This condition means that regulated entities must have taken the initiative
to find violations and promptly report them, rather than reacting to knowledge
of a pending enforcement action or third-party complaint. This concept was
reflected in the interim policy and in federal and state penalty immunity laws
and did not prove controversial in the public comment process. 4. Correction and Remediation Section D(5) ensures that, in order to receive the penalty mitigation
benefits available under the policy, the regulated entity not only voluntarily
discovers and promptly discloses a violation, but expeditiously corrects it,
remedies any harm caused by that violation (including responding to any spill
and carrying out any removal or remedial action required by law), and
expeditiously certifies in writing to appropriate state, local, and EPA
authorities that violations have been corrected. It also enables EPA to ensure
that the regulated entity will be publicly accountable for its commitments
through binding written agreements, orders, or consent decrees where necessary.
The final policy requires the violation to be corrected within 60 days, or
that the regulated entity provide written notice where violations may take
longer to correct. EPA recognizes that some violations can and should be
corrected immediately, while other (e.g., where capital expenditures are
involved), may take longer than 60 days to correct. In all cases, the regulated
entity will be expected to do its utmost to achieve or return to compliance as
expeditiously as possible.
Where correction of the violation depends upon issuance of a permit which has
been applied for but not issued by federal or state authorities, the Agency
will, where appropriate, make reasonable efforts to secure timely review of the
permit. 5. Prevent Recurrence Under Section D(6), the regulated entity must agree to take steps to prevent
a recurrence of the violation, including but not limited to improvements to its
environmental auditing or due diligence efforts. The final policy makes clear
that the preventive steps may include improvements to a regulated entity's
environmental auditing or due diligence efforts to prevent recurrence of the
violation.
In the interim policy, the Agency required that the entity implement
appropriate measures to prevent a recurrence of the violation, a requirement
that operates prospectively. However, a separate condition in the interim policy
also required that the violation not indicate "a failure to take appropriate
steps to avoid repeat or recurring violations"--a requirement that operates
retrospectively. In the interest of both clarity and fairness, the Agency has
decided for purposes of this condition to keep the focus prospective and thus to
require only that steps be taken to prevent recurrence of the violation after it
has been disclosed. 6. No Repeat Violations In response to requests from commenters (see, e.g., II-F-39 and II-G-18 in
the Docket), EPA has established "bright lines" to determine when previous
violations will bar a regulated entity from obtaining relief under this policy.

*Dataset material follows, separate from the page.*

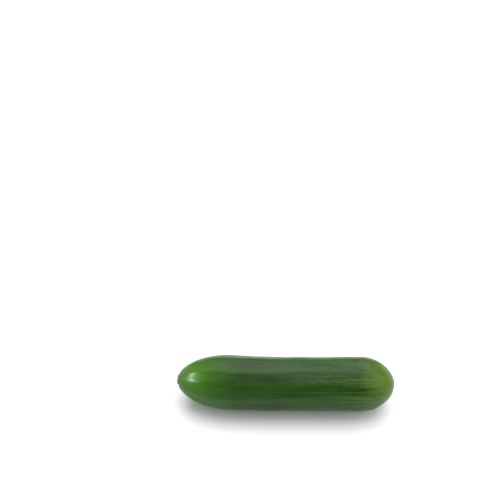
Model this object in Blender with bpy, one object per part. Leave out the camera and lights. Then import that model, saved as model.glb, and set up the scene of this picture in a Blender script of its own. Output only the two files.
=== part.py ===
"""A short, smooth-skinned cucumber, whole and as picked, lying on its side.

Metres, +Z up. The fruit lies along X, with the cut stem at -X and the blossom end at +X. Its origin is on the
surface that it rests on, in the middle of its box. It grew as one piece, so it is one solid: a turned outline,
raised into lobes and ribs by a formula, bent at the stem end, and flat where its weight rests.
"""

import math

import bmesh
import bpy
from mathutils import Vector

MM = 0.001
FULL_TURN = 2 * math.pi

# Driving dimensions
LENGTH = 160.0 * MM  # from the cut stem to the blossom end
RADIUS = 19.9 * MM  # mean radius of the barrel, before lobes and ribs
STEM_DOME = 38.0 * MM  # length over which the stem end tapers
STEM_DOME_START = 0.1 * MM  # counted from this far behind the cut
BLOSSOM_DOME = 26.0 * MM  # length of the rounder blossom end

# The stub of stem left by the cut
STUB_LENGTH = 1.8 * MM  # from the cut to the groove round its foot
STUB_RADIUS = 3.5 * MM
STUB_BEVEL = 0.4 * MM
STUB_WAIST = 0.9 * MM  # the stub is narrow as far as this, and then widens
STUB_WAIST_RADIUS = 3.6 * MM
STUB_FOOT_RADIUS = 3.8 * MM
SHOULDER_RADIUS = 5.4 * MM  # the fruit is blunt out to here
CUT_DIP = 0.4 * MM  # the dried cut face sinks in the middle
CUT_DIP_RADIUS = 1.4 * MM
STUB_ANGLES = 5  # the stem is faintly five-sided
STUB_ANGLE_HEIGHT = 0.22 * MM
STUB_ANGLE_FADE = 1.0 * MM  # its sides fade out from here to the shoulder

# The scar of the flower
SCAR_FOOT_RADIUS = 3.9 * MM
SCAR_RADIUS = 2.6 * MM  # to the top of its corky ring
SCAR_RING = 0.35 * MM  # the ring stands this high
SCAR_DIP = 0.5 * MM  # and its middle lies this deep

# Relief of the skin: how it fades out towards the two ends
STEM_FADE = 16.0 * MM
BLOSSOM_FADE = 14.3 * MM
SCAR_MARGIN = 1.2 * MM

# Relief of the skin: slow swelling along the barrel, and three lobes round it
SWELL = 0.18 * MM
SWELL_WAVES = 1.6
SWELL_START = -1.2  # radians
LOBES = 3
LOBE_HEIGHT = 0.45 * MM
LOBE_TURN = math.radians(24)

# Relief of the skin: low ribs
RIBS = 10
RIB_HEIGHT = 0.42 * MM
RIB_SHARPNESS = 1.4  # above 1, ridges are narrower than the flutes between them
RIB_UNEVEN = 0.3  # share by which one rib differs from the next
RIB_UNEVEN_START = 0.6  # radians
RIB_SPREAD = math.radians(5)  # ribs are not quite evenly spaced
RIB_SPREAD_START = 1.0  # radians
RIB_TURN = math.radians(7)  # where round the fruit they start
RIB_TWIST = math.radians(7)  # turn of the ribs from one end to the other
RIB_WANDER = math.radians(1.6)
RIB_WANDER_WAVES = 1.7
RIB_WANDER_START = 0.2  # of a wave
RIB_AT_STEM = 0.35  # extra share of height where the ribs gather below the stem
RIB_GATHER_START = 8.0 * MM
RIB_GATHER_LENGTH = 40.0 * MM

# How it lies
BEND = 5.0 * MM  # the stem end swings this far towards +Y
BEND_REACH = 84.0 * MM  # and the bend starts this far from the stem
FLAT_DEPTH = 0.5 * MM  # the skin is pressed flat by this much under its weight

# Resolution
SEGMENTS = 80  # round the fruit: eight to a rib
BARREL_RINGS = 14
STEM_RINGS = 11
BLOSSOM_RINGS = 9
MERGE_DISTANCE = 0.001 * MM

SKIN_COLOUR = (0.048, 0.125, 0.012, 1.0)
SKIN_ROUGHNESS = 0.38
SHARP_ANGLE = math.radians(40)


def clear_scene():
    for obj in list(bpy.data.objects):
        bpy.data.objects.remove(obj, do_unlink=True)


def smooth(share):
    """0 below 0, 1 above 1, and an even S between."""
    share = min(1.0, max(0.0, share))
    return share * share * (3 - 2 * share)


def dome_angle(radius):
    """The angle at which a dome's elliptical outline reaches a radius, from 0 at its tip to a right angle."""
    return math.asin(radius / RADIUS)


def stem_end():
    """(x, radius) from the middle of the cut face, down the stub, across its groove and over the shoulder."""
    outline = [
        (CUT_DIP, 0.0),
        (CUT_DIP, CUT_DIP_RADIUS),
        (0.0, STUB_RADIUS - STUB_BEVEL),
        (STUB_BEVEL, STUB_RADIUS),
        (STUB_WAIST, STUB_WAIST_RADIUS),
        (STUB_LENGTH, STUB_FOOT_RADIUS),
    ]
    start = dome_angle(SHOULDER_RADIUS)
    for ring in range(STEM_RINGS):
        angle = start + (math.pi / 2 - start) * ring / STEM_RINGS
        outline.append((STEM_DOME_START + STEM_DOME * (1 - math.cos(angle)), RADIUS * math.sin(angle)))
    return outline


def barrel():
    """(x, radius) of the rings between the two domes."""
    first = STEM_DOME_START + STEM_DOME
    last = LENGTH - BLOSSOM_DOME
    steps = BARREL_RINGS - 1
    return [(first + (last - first) * ring / steps, RADIUS) for ring in range(BARREL_RINGS)]


def blossom_end():
    """(x, radius) from the barrel over the blossom end to the middle of the flower's scar."""
    end = dome_angle(SCAR_FOOT_RADIUS)
    outline = []
    for ring in range(1, BLOSSOM_RINGS + 1):
        angle = math.pi / 2 - (math.pi / 2 - end) * ring / BLOSSOM_RINGS
        outline.append((LENGTH - BLOSSOM_DOME * (1 - math.cos(angle)), RADIUS * math.sin(angle)))
    foot = LENGTH - SCAR_RING
    outline += [
        (foot, SCAR_RADIUS + SCAR_RING),
        (LENGTH, SCAR_RADIUS),
        (foot, SCAR_RADIUS - 2 * SCAR_RING),
        (LENGTH - SCAR_DIP, 0.0),
    ]
    return outline


def turned_outline(mesh):
    """Spins the outline about X into a closed body."""
    outline = stem_end() + barrel() + blossom_end()
    points = [mesh.verts.new((x, 0.0, radius)) for x, radius in outline]
    lines = [mesh.edges.new(pair) for pair in zip(points, points[1:])]
    bmesh.ops.spin(
        mesh,
        geom=points + lines,
        cent=(0, 0, 0),
        axis=(1, 0, 0),
        angle=FULL_TURN,
        steps=SEGMENTS,
        use_merge=True,
    )
    bmesh.ops.remove_doubles(mesh, verts=mesh.verts, dist=MERGE_DISTANCE)
    bmesh.ops.recalc_face_normals(mesh, faces=mesh.faces)


def rib_height(x, turn):
    """How far the ribs raise the skin: low rounded ridges, unlike each other, between wide flutes."""
    along = x / LENGTH
    wander = math.sin(FULL_TURN * (RIB_WANDER_WAVES * along + RIB_WANDER_START))
    turn += RIB_TURN + RIB_TWIST * along + RIB_WANDER * wander
    turn += RIB_SPREAD * math.sin(2 * turn + RIB_SPREAD_START)
    ridge = ((1 + math.cos(RIBS * turn)) / 2) ** RIB_SHARPNESS
    own_share = 1 + RIB_UNEVEN * math.sin(4 * turn + RIB_UNEVEN_START) * math.sin(turn)
    gathered = 1 + RIB_AT_STEM * (1 - smooth((x - RIB_GATHER_START) / RIB_GATHER_LENGTH))
    return RIB_HEIGHT * ridge * own_share * gathered


def stub_angles(x, turn):
    """The five faint sides of the stub."""
    fade = 1 - smooth((x - STUB_ANGLE_FADE) / STUB_LENGTH)
    return STUB_ANGLE_HEIGHT * math.cos(STUB_ANGLES * turn) * fade


def relief(x, turn):
    """How far the skin stands out from the turned outline, fading out at the stub and at the scar."""
    fade = smooth((x - STUB_LENGTH) / STEM_FADE)
    fade *= smooth((LENGTH - SCAR_MARGIN - x) / BLOSSOM_FADE)
    lobes = LOBE_HEIGHT * math.cos(LOBES * (turn - LOBE_TURN))
    swelling = SWELL * math.sin(FULL_TURN * SWELL_WAVES * x / LENGTH + SWELL_START)
    return fade * (lobes + swelling + rib_height(x, turn)) + stub_angles(x, turn)


def spine(x):
    """The middle line of the fruit, and its direction: straight, then swinging towards +Y at the stem end."""
    share = max(0.0, 1 - x / BEND_REACH)
    middle = Vector((x, BEND * share * share, 0.0))
    slope = -2 * BEND * share / BEND_REACH
    return middle, Vector((1.0, slope, 0.0)).normalized()


def raise_and_bend(mesh):
    """Moves each point of the turned body out by the relief, and onto the bent spine."""
    up = Vector((0, 0, 1))
    for point in mesh.verts:
        x, y, z = point.co
        radius = math.hypot(y, z)
        turn = math.atan2(z, y)
        if radius > MERGE_DISTANCE:
            radius += relief(x, turn)
        middle, forward = spine(x)
        side = up.cross(forward)
        point.co = middle + radius * (math.cos(turn) * side + math.sin(turn) * up)


def press_flat(mesh):
    """Cuts the underside off level, closes the cut with one face, and stands the fruit on it."""
    level = min(point.co.z for point in mesh.verts) + FLAT_DEPTH
    cut = bmesh.ops.bisect_plane(
        mesh,
        geom=mesh.verts[:] + mesh.edges[:] + mesh.faces[:],
        plane_co=(0, 0, level),
        plane_no=(0, 0, 1),
        clear_inner=True,
    )
    rim = [piece for piece in cut["geom_cut"] if isinstance(piece, bmesh.types.BMEdge)]
    bmesh.ops.edgeloop_fill(mesh, edges=rim)
    bmesh.ops.translate(mesh, verts=mesh.verts, vec=(0, 0, -level))


def centre(mesh):
    """Puts the middle of the box above the origin."""
    for axis in (0, 1):
        places = [point.co[axis] for point in mesh.verts]
        shift = Vector((0, 0, 0))
        shift[axis] = -(min(places) + max(places)) / 2
        bmesh.ops.translate(mesh, verts=mesh.verts, vec=shift)


def skin_material():
    material = bpy.data.materials.new("cucumber_skin")
    material.use_nodes = True
    shader = material.node_tree.nodes["Principled BSDF"]
    shader.inputs["Base Color"].default_value = SKIN_COLOUR
    shader.inputs["Roughness"].default_value = SKIN_ROUGHNESS
    shader.inputs["Metallic"].default_value = 0.0
    return material


def build_cucumber():
    mesh = bmesh.new()
    turned_outline(mesh)
    raise_and_bend(mesh)
    press_flat(mesh)
    centre(mesh)
    data = bpy.data.meshes.new("cucumber")
    mesh.to_mesh(data)
    mesh.free()
    data.shade_smooth()
    data.set_sharp_from_angle(angle=SHARP_ANGLE)
    data.materials.append(skin_material())
    cucumber = bpy.data.objects.new("cucumber", data)
    bpy.context.scene.collection.objects.link(cucumber)


def main():
    clear_scene()
    build_cucumber()


main()
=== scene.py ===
"""A short, smooth-skinned cucumber lying on a white studio floor, seen from above its long side.

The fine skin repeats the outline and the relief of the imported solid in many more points, and adds what is too
small for the solid: bumps with spine scars, striations, the fibres of the cut stem and the corky flower scar.
Metres, +Z up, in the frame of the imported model.
"""

import math

import bpy
import numpy as np
from mathutils import Matrix, Vector


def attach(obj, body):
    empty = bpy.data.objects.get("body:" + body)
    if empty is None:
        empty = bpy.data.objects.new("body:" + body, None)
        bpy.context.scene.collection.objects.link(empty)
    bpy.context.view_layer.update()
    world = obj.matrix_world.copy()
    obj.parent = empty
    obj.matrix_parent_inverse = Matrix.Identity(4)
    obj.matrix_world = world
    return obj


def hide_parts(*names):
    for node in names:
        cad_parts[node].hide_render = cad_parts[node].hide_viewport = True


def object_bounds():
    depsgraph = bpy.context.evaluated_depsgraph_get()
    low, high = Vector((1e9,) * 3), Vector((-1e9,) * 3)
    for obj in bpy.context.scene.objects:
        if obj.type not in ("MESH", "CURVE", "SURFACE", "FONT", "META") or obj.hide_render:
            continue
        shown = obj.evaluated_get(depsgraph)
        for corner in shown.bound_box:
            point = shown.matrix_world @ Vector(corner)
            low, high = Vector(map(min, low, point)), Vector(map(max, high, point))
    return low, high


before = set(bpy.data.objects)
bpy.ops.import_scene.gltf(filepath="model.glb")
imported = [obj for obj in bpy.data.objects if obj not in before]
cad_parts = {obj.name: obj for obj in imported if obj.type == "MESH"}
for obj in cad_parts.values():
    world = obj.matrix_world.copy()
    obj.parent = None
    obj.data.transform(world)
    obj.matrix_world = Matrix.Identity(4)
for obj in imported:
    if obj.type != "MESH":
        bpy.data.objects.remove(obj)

CAD_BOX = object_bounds()
NODE = "cucumber"
MM = 0.001
FULL_TURN = 2 * math.pi
RNG = np.random.default_rng(7)

# The outline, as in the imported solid
LENGTH = 160.0 * MM
RADIUS = 19.9 * MM
STEM_DOME = 38.0 * MM
STEM_DOME_START = 0.1 * MM
BLOSSOM_DOME = 26.0 * MM
STUB_LENGTH = 1.8 * MM
STUB_RADIUS = 3.5 * MM
STUB_BEVEL = 0.4 * MM
STUB_WAIST = 0.9 * MM
STUB_WAIST_RADIUS = 3.6 * MM
STUB_FOOT_RADIUS = 3.8 * MM
SHOULDER_RADIUS = 5.4 * MM
CUT_DIP = 0.4 * MM
CUT_DIP_RADIUS = 1.4 * MM
SCAR_FOOT_RADIUS = 3.9 * MM
SCAR_RADIUS = 2.6 * MM
SCAR_RING = 0.35 * MM
SCAR_DIP = 0.5 * MM
DOME_STEPS = 400
OUTLINE_STEP = 0.02 * MM
SOFTENING = 0.14 * MM  # by which the corners of the outline are rounded

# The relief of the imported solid
STEM_FADE = 16.0 * MM
BLOSSOM_FADE = 14.3 * MM
SCAR_MARGIN = 1.2 * MM
SWELL = 0.18 * MM
SWELL_WAVES = 1.6
SWELL_START = -1.2
LOBES = 3
LOBE_HEIGHT = 0.45 * MM
LOBE_TURN = math.radians(24)
RIBS = 10
RIB_HEIGHT = 0.42 * MM
RIB_SHARPNESS = 1.4
RIB_UNEVEN = 0.3
RIB_UNEVEN_START = 0.6
RIB_SPREAD = math.radians(5)
RIB_SPREAD_START = 1.0
RIB_TURN = math.radians(7)
RIB_TWIST = math.radians(7)
RIB_WANDER = math.radians(1.6)
RIB_WANDER_WAVES = 1.7
RIB_WANDER_START = 0.2
RIB_AT_STEM = 0.35
RIB_GATHER_START = 8.0 * MM
RIB_GATHER_LENGTH = 40.0 * MM
STUB_ANGLES = 5
STUB_ANGLE_HEIGHT = 0.22 * MM
STUB_ANGLE_FADE = 1.0 * MM
BEND = 5.0 * MM
BEND_REACH = 84.0 * MM
FLAT_DEPTH = 0.5 * MM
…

These will help protect the public and responsible companies by ensuring that
penalties are not waived for repeat offenders. Under condition D(7), the same or
closely related violation must not have occurred previously within the past
three years at the same facility, or be part of a pattern of violations on the
regulated entity's part over the past five years. This provides companies with a
continuing incentive to prevent violations, without being unfair to regulated
entities responsible for managing hundreds of facilities. It would be
unreasonable to provide unlimited amnesty for repeated violations of the same
requirement.
The term "violation" includes any violation subject to a federal or state
civil judicial or administrative order, consent agreement, conviction, or plea
agreement. Recognizing that minor violations are sometimes settled without a
formal action in court, the term also covers any act or omission for which the
regulated entity has received a penalty reduction in the past. Together, these
conditions identify situations in which the regulated community has had clear
notice of its noncompliance and an opportunity to correct. 7. Other Violations Excluded Section D(8) makes clear that penalty reductions are not available under this
policy for violations that resulted in serious actual harm or which may have
presented an imminent and substantial endangerment to public health or the
environment. Such events indicate a serious failure (or absence) of a
self-policing program, which should be designed to prevent such risks, and it
would seriously undermine deterrence to waive penalties for such violations.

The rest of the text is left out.